While replayability may be a positive feature for many the truth is not everyone has the patience to sit through another round (or more) in order to see everything the game has to offer. That could be good or bad, as a person who doesn’t go through different paths will probably have a different opinion on it from someone who does, and this could affect the reviews.

The real reason why authors don’t do it? They perceive it as difficult to code or simply can’t be arsed because it goes against their own personal beliefs of how a game should be played. I have to ask, which do you prefer; someone who only plays your game once and then never touches it again or someone who, aware of the existance of cheats, feels more motivated to try different paths with their aid?

I noticed some authors around here tend to be a tad judgemental about how people play their games - you either do it their way or the highway. Don’t wanna be rude but… how a person plays their game is none of your business. You did your part - made a product with the intent of selling it, what happens afterwards is out of your hand. Forcing people to conform to your mindset doesn’t leave a good impression IMO.

I’m aware nobody can force you to do anything you don’t want to, it’s your game afterall, but I think using this excuse to do not do something is poor reasoning all around.


#9

The three more common reasons for an author not coding a cheat menu:

  • They don’t see the point of adding them.
  • They don’t want to do more work on something that doesn’t directly impact the gameplay or story.
  • They’re opposed to the idea of adding a deliberate way to cheat the game they’ve made.

Whether or not those reasons are valid isn’t really up to anyone to decide except the one making the decision. Suggest the idea, and if they’re open to it, they might adopt it. If not, don’t force the issue.


#10

Please keep the focus on the issue of the thread and be careful not turn things personal.

Calling out individual authors in a thread of this nature is not considered constructive feedback. Arguing among each other and using names is another non-constructive feedback.

Please be aware of your words chosen when posting.

Thank you.


#11

As opposed to a cheat menu what about a dedicated story mode where you pass all checks. It shouldn’t be to difficult to code either just an *if (storymode)


#12

There are many reasons why an author may or may not decide to add such a feature … let us not start witch hunts.

The last two posts before @Nocturnal_Stillness are getting personal - if this trend continues, I’m going to close this thread.


As the games in both CoG and Hosted libraries become more complicated and longer, this might be a more requested feature. I know many VN hybrids do this sort of thing, so there is already a proven market for it.


#13

I’m not starting a witch hunt. The intention of my post was to be direct, not accusatory, and I’m aware that there are more reasons. The three I listed are just the more common. I’m just plainly stating, it’s the author’s choice whether to have a cheat menu, whether to have romance in the story, or whether to even have their story fit in a narrative or be in a sandbox. Pressuring authors into adding them is more likely to create pushback than anything.

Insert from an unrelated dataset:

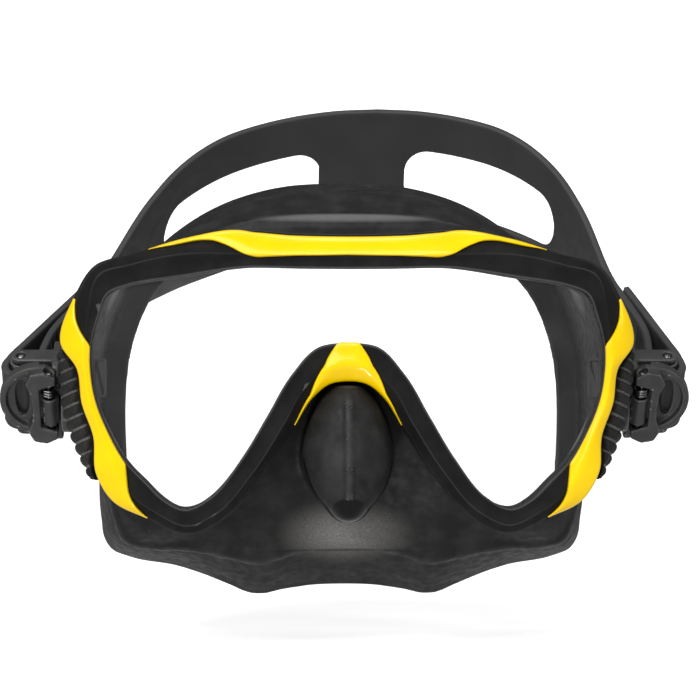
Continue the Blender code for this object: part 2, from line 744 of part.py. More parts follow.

The only thing I see about that is the tedium of finding which result is the most favorable with each check, adding “*if storymode goto X” to each of them. But, that is a straightforward and very easy thing to code, and is a good alternative for players who want to simply get through the story.


#14

It depends what kind of a cheatmenu we’re talking about. The one that only increases stats/sets variables to true or false is obviously easy, but doing if commands for each choice and for each outcome wouldn’t be too hard either.


#15

Perhaps you could edit your post to reflect this …


#16

Like save or check point options, this ability is different for each developer/author. Once something standard can be coded and shared (perhaps by means of the wiki) I think more authors will be open to using it.

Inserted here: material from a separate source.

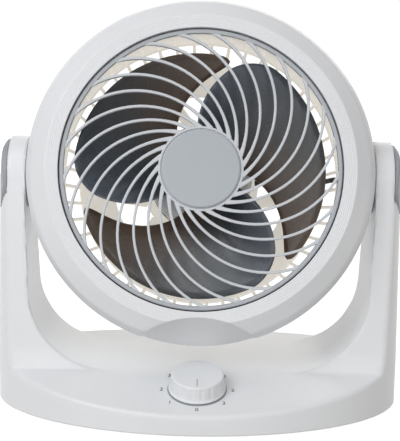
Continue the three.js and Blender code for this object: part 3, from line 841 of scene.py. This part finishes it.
def bar_stations(offset, count=22):
    """Centres and sideways directions along one swept bar."""
    radii = BAR_FROM + (BAR_TO - BAR_FROM) * np.linspace(0, 1, count) ** 0.9
    spread = (radii**2 + BAR_CENTRE_R**2 - BAR_ARC_R**2) / (2 * radii * BAR_CENTRE_R)
    turns = BAR_CENTRE_ANGLE + offset - np.degrees(np.arccos(spread))
    middle = np.array(polar(BAR_CENTRE_R, BAR_CENTRE_ANGLE + offset))
    stations = []
    for r, turn in zip(radii, turns):
        centre = np.array(polar(r, turn))
        across = (centre - middle) / BAR_ARC_R
        stations.append((centre, across))
    return stations, radii


def bar_section(radii):
    """Rounded front, drafted sides, wider at the hub and at the rim."""

    def section(i):
        half = 1.0 + 0.75 * math.exp(-(radii[i] - 29.3) / 6)
        half += 0.8 * math.exp((radii[i] - BAR_TO) / 2.2)
        front = GRILLE_FRONT - 0.06
        back = GRILLE_FRONT - (4.4 if radii[i] < 95 else 3)
        drafted = half * 0.8
        corners = [(-drafted, back, 0.2), (drafted, back, 0.2), (half, front, 0.7), (-half, front, 0.7)]
        return soften(corners, 0, 3)

    return section


GUARD_BACK = 44.5
outer_ring = [
    (95.8, GUARD_BACK, 0.3), (98.5, GUARD_BACK, 0.3), (98.5, GRILLE_FRONT, 0.7), (95.8, GRILLE_FRONT, 0.7),
]
hub_ring = [
    (24, GUARD_BACK, 0.3), (29.8, GUARD_BACK, 0.3), (29.8, GRILLE_FRONT, 0.5), (28.2, GRILLE_FRONT, 0.4),
    (28.0, 46.6, 0.2), (24, 46.6, 0.2),
]
guard_parts = [turned(soften(outer_ring, 0), 200), turned(soften(hub_ring, 0), 120)]
for n in range(GRILLE_BARS):
    stations, radii = bar_stations(n * 360 / GRILLE_BARS)
    guard_parts.append(swept(stations, bar_section(radii)))
guard = build("guard_bars", guard_parts, HEAD, 40)
fit(guard, "head", "silver_guard", SILVER, "front_guard")

rim_line = soften([
    (95.2, 45.0, 0.4), (98.5, 45.0, 0.3), (98.5, 47.2, 0.5), (97.8, 47.9, 0.4), (95.6, 47.7, 0.6),
], 0)
rim = build("guard_rim", [turned(rim_line, 200)], HEAD, 40)
fit(rim, "head", "silver_guard", RIM_SILVER)

hub_line = soften([
    (0, 46.8), (27.3, 46.8, 0.2), (27.3, 48.5, 0.5), (26.4, 48.9, 0.6), (0, 48.6),
], 0, 4, closed=False)
hub = build("hub_plate", [turned(hub_line, 120, closed=False)], HEAD, 40)
fit(hub, "head", "silver_guard", HUB_SILVER, "hub_disc")

# ---------------------------------------------------------------- impeller
BLADE_ROOT = 24
BLADE_TIP = 90
LEADING = (131, 70, 5.5)
LEADING_CURL = 8
TRAILING = (217, 185, 36.5)


def rounded_corner(u, s, from_u, from_s):
    """Turns the corner of a unit square into an arc."""
    cu = max(0.0, (u - from_u) / (1 - from_u))
    cs = max(0.0, (s - from_s) / (1 - from_s))
    if cu == 0 or cs == 0:
        return u, s
    round_u = cu * math.sqrt(1 - cs * cs / 2)
    round_s = cs * math.sqrt(1 - cu * cu / 2)
    return from_u + round_u * (1 - from_u), from_s + round_s * (1 - from_s)


def blade_point(u, s):
    """A point of the blade's middle surface; u runs hub to tip, s leading to trailing edge."""
    r = BLADE_ROOT + (BLADE_TIP - BLADE_ROOT) * u
    start = LEADING[0] + (LEADING[1] - LEADING[0]) * u + LEADING_CURL * u**16
    end = TRAILING[0] + (TRAILING[1] - TRAILING[0]) * u**1.45
    rise = LEADING[2] + (TRAILING[2] - LEADING[2]) * (0.75 * s + 0.25 * s * s)
    return np.array([*polar(r, start + (end - start) * s), rise])


def blade(offset, rows=26, columns=64):
    """A curved blade with thin rounded edges; also the sweep value of each point."""
    front = []
    back = []
    sweep = []
    for i in range(rows):
        for j in range(columns):
            raw_u = i / (rows - 1)
            raw_s = j / (columns - 1)
            u, s = rounded_corner(raw_u, raw_s, 0.76, 0.9)
            u, s2 = rounded_corner(u, 1 - s, 0.955, 0.97)
            s = 1 - s2
            middle = blade_point(u, s)
            tangent_u = blade_point(min(u + 0.01, 1.01), s) - middle
            tangent_s = blade_point(u, s + 0.01) - middle
            normal = np.cross(tangent_u, tangent_s)
            normal /= np.linalg.norm(normal)
            border = min(1.0, 40 * (1 - raw_u), 60 * raw_s, 60 * (1 - raw_s))
            half = 0.12 + 0.83 * math.sqrt(max(0.0, 1 - (1 - border) ** 2))
            front.append(middle + normal * half)
            back.append(middle - normal * half)
            sweep.append(s)
    turn = math.radians(offset)
    spin = np.array([[math.cos(turn), -math.sin(turn), 0], [math.sin(turn), math.cos(turn), 0], [0, 0, 1]])
    points = (np.array(front + back) @ spin.T).tolist()
    count = rows * columns
    faces = sheet_faces(rows, columns)
    faces += [tuple(count + c for c in reversed(face)) for face in sheet_faces(rows, columns)]
    border_line = list(range(columns))
    border_line += [i * columns + columns - 1 for i in range(1, rows)]
    border_line += [(rows - 1) * columns + j for j in range(columns - 2, -1, -1)]
    border_line += [i * columns for i in range(rows - 2, 0, -1)]
    for here, there in zip(border_line, border_line[1:] + border_line[:1]):
        faces.append((here, there, there + count, here + count))
    return points, faces, sweep + sweep


hub_shell = turned(soften([
    (4.4, 24, 0.3), (4.4, 38, 0.3), (20, 38, 4), (26.5, 34, 3), (26.5, 4.5, 0.5), (24, 4.5, 0.5),
    (24, 32.6, 3), (19, 35.5, 2), (8, 35.5, 1), (8, 24, 0.3),
], 0), 100)
# The hub takes the blade ramp at 0.9, inside the painted cool reflection.
sweep_values = [0.9] * len(hub_shell[0])
blade_parts = [hub_shell]
for n in range(3):
    blade_points, blade_faces, blade_sweep = blade(n * 120)
    blade_parts.append((blade_points, blade_faces))
    sweep_values.extend(blade_sweep)


def build_blades(name, parts, values):
    """As build, but with the sweep stored on every point."""
    points = [point for part in parts for point in part[0]]
    faces = []
    offset = 0
    for part_points, part_faces in parts:
        faces.extend(tuple(c + offset for c in face) for face in part_faces)
        offset += len(part_points)
    mesh = bpy.data.meshes.new(name)
    mesh.from_pydata((np.array(points) * MM).tolist(), [], faces)
    mesh.attributes.new("sweep", "FLOAT", "POINT").data.foreach_set("value", values)
    work = bmesh.new()
    work.from_mesh(mesh)
    bmesh.ops.recalc_face_normals(work, faces=work.faces)
    work.to_mesh(mesh)
    work.free()
    mesh.shade_smooth()
    mesh.set_sharp_from_angle(angle=math.radians(60))
    mesh.transform(HEAD)
    obj = bpy.data.objects.new(name, mesh)
    bpy.context.scene.collection.objects.link(obj)
    return obj


blades = build_blades("impeller_blades", blade_parts, sweep_values)
fit(blades, "impeller", "blade_plastic", BLADE, "fan_blades")

# ---------------------------------------------------------------- head: rear guard
def strut(start, end, half_start, half_end, low, high):
    """A straight bar between two flat points with rounded long edges."""
    start = np.array(start, float)
    end = np.array(end, float)
    along = (end - start) / np.linalg.norm(end - start)
    across = np.array([-along[1], along[0]])
    stations = [(start + (end - start) * t, across) for t in np.linspace(0, 1, 5)]
    widths = np.linspace(half_start, half_end, 5)

    def section(i):
        half = widths[i]
        return soften([(-half, low, 0.4), (half, low, 0.4), (half, high, 0.4), (-half, high, 0.4)], 0, 2)

    return swept(stations, section)


def web(inner, outer):
    """A broad spoke of the rear guard from the motor plate up to the solid ring."""
    start = np.array([*polar(43.2, inner), 0])
    end = np.array([*polar(67.4, outer), 0])
    along = (end - start) / np.linalg.norm(end - start)
    across = np.array([-along[1], along[0], 0])
    points = []
    rows = 6
    for t in np.linspace(0, 1, rows):
        half = 3.6 + 1.2 * t
        low = -46 + 5 * t
        high = low + 3
        for reach, height in soften([(-half, low), (half, low), (half, high), (-half, high)], 0.7, 3):
            points.append(tuple(start + (end - start) * t + across * reach + np.array([0, 0, height])))
    return points, tube_faces(rows, len(points) // rows)


hoop = soften([(99.6, -8.5), (102.8, -8.5), (102.8, -6), (DUCT_R, -6)], 0.4)
solid_ring = soften([(66.4, -41), (92.8, -35), (90.6, -32.8), (66, -38)], 0.7)
motor_plate = soften([(0, -46), (44.4, -46, 0.6), (44.2, -43, 0.6), (0, -43)], 0, 4, closed=False)
rear_parts = [turned(hoop, 160), turned(solid_ring, 160), turned(motor_plate, 100, closed=False)]
for n in range(REAR_RIBS):
    rear_parts.append(rib([(91.4, -35), (97, -22), (102.6, -8)], (n + 0.5) * 360 / REAR_RIBS, 1.2, 2.3))
for n in range(12):
    turn = 30 * n
    inner_turn, outer_turn = (turn + 9, turn + 21) if n % 2 else (turn + 21, turn + 9)
    rear_parts.append(web(inner_turn, outer_turn))
rear = build("rear_grille", rear_parts, HEAD, 40)
fit(rear, "head", "cream_guard", CREAM, "rear_guard")

cover_line = soften([
    (0, -53.5), (24, -52.5, 20), (41, -46.4, 1), (38.4, -46.4, 0.5), (23, -50.8, 20), (0, -51.8),
], 0, 6, closed=False)
cover = build("motor_cover_dish", [turned(cover_line, 120, closed=False)], HEAD, 40)
fit(cover, "head", "white_shell", WHITE, "motor_cover")

# ---------------------------------------------------------------- tilt pivots
bush_line = soften([
    (3, 116, 0.3), (9, 116, 0.4), (9, HEAD_R + 0.3, 0.3), (24.5, HEAD_R + 0.3, 0.3), (24.5, 124.3, 0.3),
    (9, 124.3, 0.3), (9, 130.1, 0.4), (3, 130.1, 0.3),
], 0)
spigot_line = soften([(20, 134, 0.4), (22.4, 134, 0.4), (22.4, 139, 0.4), (20, 139, 0.4)], 0)
cap_points, cap_quads = skin(cap_distance, (136.6, -27, PIVOT_Z - 27), (147.6, 27, PIVOT_Z + 27), 0.8)
cap_points = settle(cap_distance, cap_points, cap_quads)
for side, sign, place in (("left", -1, LEFTWARD), ("right", 1, RIGHTWARD)):
    dome = ((cap_points * (sign, 1, 1)).tolist(), cap_quads.tolist())
    spigot_points, spigot_faces = sideways(turned(spigot_line, 96), sign)
    spigot = ([(x, y, z + PIVOT_Z) for x, y, z in spigot_points], spigot_faces)
    cap = build(f"pivot_dome_{side}", [dome, spigot], WORLD, 45)
    fit(cap, "stand", "grey_trim", GREY, f"pivot_cap_{side}")
    bush = build(f"pivot_boss_{side}", [turned(bush_line, 96)], place, 40)
    fit(bush, "head", "grey_trim", GREY, f"pivot_bush_{side}")


# ---------------------------------------------------------------- speed knob
def ribbed_knob(segments=480):
    """Drafted grip with shallow ribs, a rounded top edge and a plain collar."""
    line = [(19.9, 1.0), (20.2, 1.2), (20.2, 2.0), (19.7, 2.6)]
    side = [(KNOB_R - 0.8 * t, 2.8 + (KNOB_H - 4.0) * t) for t in np.linspace(0, 1, 8)]
    edge = arc(KNOB_R - 2.2, KNOB_H - 1.4, 1.4, 0, 90, 6)
    top = [(KNOB_R - 4, KNOB_H - 0.05), (10, KNOB_H - 0.2), (0, KNOB_H - 0.25)]
    under = [(0, 1.0), (12, 1.0)]
    profile = under + line + side + edge + top
    points = []
    for k in range(segments):
        angle = 360 * k / segments
        rib = math.cos(math.radians(KNOB_RIBS * angle))
        depth = 0.32 * (1 - max(0.0, rib) ** 0.6) - 0.32
        for r, h in profile:
            fade = np.clip((h - 2.6) / 1.0, 0, 1) * np.clip((KNOB_H - 0.4 - h) / 1.6, 0, 1)
            grip = r + depth * fade if r > 15 else r
            points.append((*polar(grip, angle), h))
    return points, sheet_faces(segments, len(profile), True, False)


knob = build("knob_grip", [ribbed_knob()], KNOB_SEAT, 40)
fit(knob, "knob", "white_shell", WHITE, "speed_knob")
pointer = strut((0, -6.5), (0, -15.6), 0.28, 0.28, KNOB_H - 0.4, KNOB_H + 0.12)
line = build("knob_pointer", [pointer], KNOB_SEAT, 40)
fit(line, "knob", "grey_trim", GREY)
# The grey ring showing round the foot of the knob is a seat ring that also serves as painted shade for the
# gap under the knob.
seat_shade_line = soften([(17, 0.05, 0.1), (20.9, 0.05, 0.1), (20.9, 0.5, 0.2), (17, 0.5, 0.1)], 0)
seat_shade = build("knob_seat_shade_ring", [turned(seat_shade_line, 120)], KNOB_SEAT, 40)
fit(seat_shade, "stand", "grey_trim", GREY)


MARK_HEIGHT = 3.8
MARK_REACH = 25
MARK_REACH_BEHIND = 25.8  # so that the knob does not hide the back ones


def dial_mark(text, degrees):
    """A printed number on the panel; degrees run clockwise from the front."""
    reach = MARK_REACH_BEHIND if 100 < degrees < 260 else MARK_REACH
    data = bpy.data.curves.new("mark", "FONT")
    data.body = text
    data.size = MARK_HEIGHT * 1.36 * MM
    data.align_x = "CENTER"
    data.align_y = "CENTER"
    data.extrude = 0.03 * MM
    data.offset = 0.04 * MM
    draft = bpy.data.objects.new("mark", data)
    bpy.context.scene.collection.objects.link(draft)
    bpy.context.view_layer.update()
    mesh = bpy.data.meshes.new_from_object(draft)
    bpy.data.objects.remove(draft)
    turn = math.radians(degrees)
    spot = Matrix.Translation((-reach * math.sin(turn) * MM, -reach * math.cos(turn) * MM, 0.05 * MM))
    mesh.transform(KNOB_SEAT @ spot)
    mark = bpy.data.objects.new(f"dial_mark_{degrees}", mesh)
    bpy.context.scene.collection.objects.link(mark)
    fit(mark, "stand", "black_plastic", INK)


for text, degrees in zip("0123123", (0, 48, 88, 130, 230, 272, 312)):
    dial_mark(text, degrees)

As a matter of fact, I see many of the arguments on either side mirroring each other in the save option threads as I see in this thread.


#17

Well, the question of the thread is why don’t authors do cheatmenus, not the advantages/disadvantages of them. Personally, I only see cheatmenus as an advantage.


#18

What about authors who WANT readers to have differing experiences? I for one want those who read my WIP to have a different experience by the end, I want different views on both the story and the characters in it.

If players cheat then they get to see the big picture which for some stories is not meant to be. Gosh, imagine if a mystery author did that…

If someone wants to look at my noobish coding I don’t really mind they can do that with that effort and if they enjoy doing that awesome. But I play games for immersion, and I think that would break it.

But hey, who knows, maybe in the future cheat menus will become common. That’s just why I won’t add one, and yes laziness is included in my reasons lol. I have a hard enough time coding/writing any added work is unwelcome to me! Lol :3


#19

Edited. Also softened up my last sentences, in case I was giving off the wrong idea.

I feel like the cheat or debug menu should be tailored to the game in question. Mystery game? Turn on hints. Superhero game? Give yourself an extra power, etc. I do note that, as one of the few authors that puts said menu in, I like that you have fun with it and outright add elements that wouldn’t exist otherwise into the game.


#20

Increasing stats would work well in most games. As for original cheat ideas such as author’s comments and hints, then it comes down to what game you are playing.